Full Show Friday | Beatles Rooftop Concert 46 Years Later

Forty-six years ago today, on January 30, 1969, The Beatles performed live for the last time in their historic career. The quartet and guest keyboardist Billy Preston set up on the roof of Apple Studios on Savile Row in London as the climax of the Let It Be film they were producing. The band played for 42 minutes, 22 minutes of which were shot for the film and circulate on YouTube and other video sites.

It’s insane to think The Beatles not only stopped touring in 1966, but rarely played even a song together outside of the studio during the last four years of their career. The Rooftop Concert gives us a glimpse at what could’ve been had The Beatles toured behind Let It Be. Paul McCartney was a big proponent of The Beatles returning to the road in ’69, as he felt that was the only way to bring the warring factions of the band back together. However, John Lennon was not looking to tour and won out in the end.

Watch The Beatles last live performance from 46 years ago ttoday:

1. Get Back (01:09)
2. Don’t Let Me Down (04:23)
3. I’ve Got A Feeling (07:56)
4. One After 909 (11:40)
5. Dig A Pony (14:41)
6. Get Back (18:35)

Recently, a Beatles fan worked on and released the best-sounding audio version of the band’s final concert and we agree it marks a major upgrade to other versions we’ve heard. Take a listen:

1. Get Back (1) -0:07
2. Get Back (2) -4:13
3. Don’t Let Me Down (1) -7:32
4: I’ve Got A Feeling (1) -10:52
5: One After 909 -15:59
6: Dig A Pony -19:13
7: I’ve Got A Feeling (2) -23:25
8: Don’t Let Me Down (2) -27:29
9: Get Back (3) -31:03

Here’s the release notes from GetBackEtso, who prepped the audio restoration:

Here is the long awaited, and most requested, restoration of The Beatles “Rooftop Concert” from January 30th, 1969. The audio quality has been cleaned up to the best of my abilities, having listened to it multiple times for any possible flaws I could detect. As of now, this is the largest, longest, and most complicated restoration video I’ve done to date. Also, I felt that video footage from the concert could not be used due to the fact that there was enough audio removed that it would not sync up and look out of place.

In addition, the concert was originally going to be broken up into several videos, but I felt it could work better if it had one continuous flow; without disruption, so as to not break away from the (concert’s) overall experience. However, I made sure to section up each song individually by putting in the times at which they are played, so as to give the option of jumping ahead to listen to any particular song if or whenever desired.

Bare in mind, I could not have worked on each instrument or vocals individually, since I do not have access to the master tracks, so I had to work with the audio that I had as a whole. Therefore, it’s not going to be perfect, but I did everything I could to get it to sound the best I could with what I had to use.

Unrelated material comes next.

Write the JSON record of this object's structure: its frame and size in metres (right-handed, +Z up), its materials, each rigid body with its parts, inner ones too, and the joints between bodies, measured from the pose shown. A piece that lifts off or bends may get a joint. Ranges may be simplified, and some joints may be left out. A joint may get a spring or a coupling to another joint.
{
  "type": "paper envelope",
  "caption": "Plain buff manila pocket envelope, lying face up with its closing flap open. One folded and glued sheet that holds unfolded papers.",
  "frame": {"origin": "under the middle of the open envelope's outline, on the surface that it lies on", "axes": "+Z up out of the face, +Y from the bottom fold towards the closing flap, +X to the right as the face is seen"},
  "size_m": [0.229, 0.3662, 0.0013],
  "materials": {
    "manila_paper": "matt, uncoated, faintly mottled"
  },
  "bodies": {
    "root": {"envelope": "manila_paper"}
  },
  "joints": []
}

Cleaning up wise, I lifted up the audio by using hard limiting, volume control for audio that spiked up in sound, click/pop removal, hiss reduction, fading in/out, delay for polished sound and echo, and other various tools. Most of the time was spent on editing. I also did not reuse audio from previous videos I restored of some of these songs. They are completely redone in this one.

Each song was worked on and edited individually, as well as any audio and conversations in between. I also made sure that any audio removed, which there was quite a bit of due to the fact that there were moments that it just seemed either pointless or boring or just dragged on for far too long, would have smooth transition and not even be noticeable. However, there are moments where the audio sounds like it’s going in and out during discussions on the roof, but they were originally there, so they are not the result of poor editing (just to make sure if someone points it out).

Well, I hope the wait was worth it to you guys, and that you enjoy a trip down memory lane, but in a new way. Peace and Love!